Daher, dass in C1 jedes pascalsche Dossier in ein einzelnes Heft übertragen wurde. Diese Hefte haben lange Zeit ein autonomes Dasein geführt: Sie haben der Port-Royal-Ausgabe der Gedanken (1670) als Grundlage gedient. Ungeachtet der Vorbehalte von Gilberte Pascal hat man damit begonnen, einige Fragmente neu zu schreiben und mit Glossen anzureichern. Diese Hefte sind in Paris zirkuliert, und vielleicht sogar zwischen Paris und Clermont, falls es sich um die handelt, auf die einer der Herausgeber, Brienne, in einem Brief an Gilberte aus dem Jahr 1668 anspielt: »Schicken Sie uns frühestmöglich die Hefte von Herrn Pascal zu, die sich bei Ihnen befinden und uns fehlen […]. Es sind dies verschiedene Gedanken über den mehrfachen Schriftsinn, dass das Gesetz figurativ ist, usw., und außerdem die Beweise für die wahrhafte Religion durch die Widersprüchlichkeiten, die sich in der Natur des Menschen auftun, und durch die Erbsünde.« Ein anderer Befund bestätigt die Fragmentierung von C1: Die Korrekturen von Arnauld und Nicole tauchen nie gleichzeitig in ein und demselben Heft auf. Offensichtlich hat eine Aufteilung stattgefunden: Arnauld hat »Widersprüchlichkeiten« und »Übergang« durchgesehen, Nicole »Eitelkeit«, »Unterwerfung« usw.

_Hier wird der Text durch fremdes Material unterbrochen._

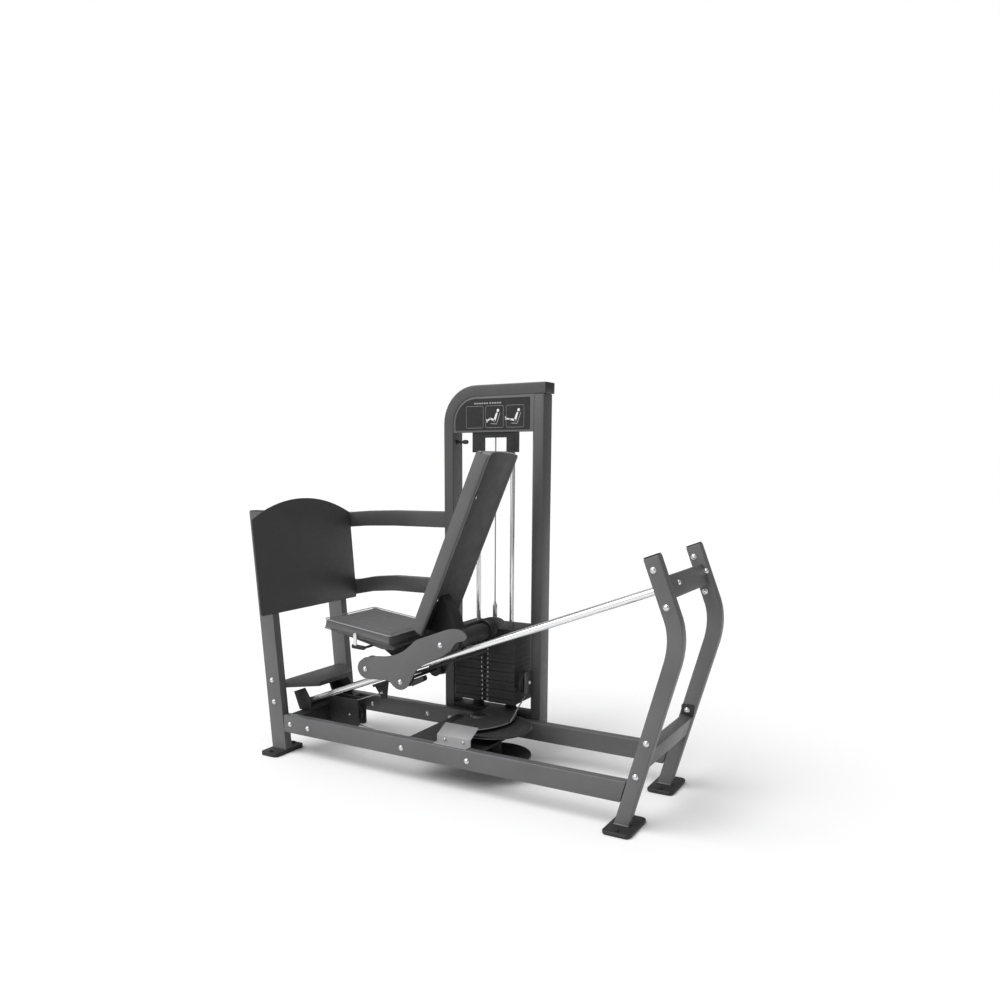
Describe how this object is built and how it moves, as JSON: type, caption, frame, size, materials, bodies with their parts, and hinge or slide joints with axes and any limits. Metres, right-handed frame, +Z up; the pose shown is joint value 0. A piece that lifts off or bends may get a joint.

In C2 hingegen fügen sich die pascalschen Dossiers und die Hefte ineinander. Der Kopist hat die Dossiers vom ersten bis zum letzten durchgängig transkribiert, ohne Seiten frei zu lassen. Das bedeutet, dass die Ordnung von C2 von vorneherein unangetastet blieb, während die Hefte von C1 so angeordnet wurden, wie wir sie Jahre später sehen. Seither gilt die zweite Kopie als Referenzkopie, als die maßgebliche Kopie, die die Périers zu ihrem eigenen Gebrauch anfertigen ließen, die Étienne Périer beständig – und häufig im Rückgriff auf die Originale – verbessert hat. Mit ihr arbeitet noch Louis Périer zwischen 1680 und 1710, als er sein berühmtes Manuskript zusammenstellt, von dem gleich noch die Rede sein wird. Daher griffen viele zeitgenössische Verlagsreihen auf sie zurück: Mercure de France (1976), ›Classiques Garniers‹ (1991), Collections ›Bouquins‹ (1992), Livre de Poche classique (2000) und Pochotèque (2003).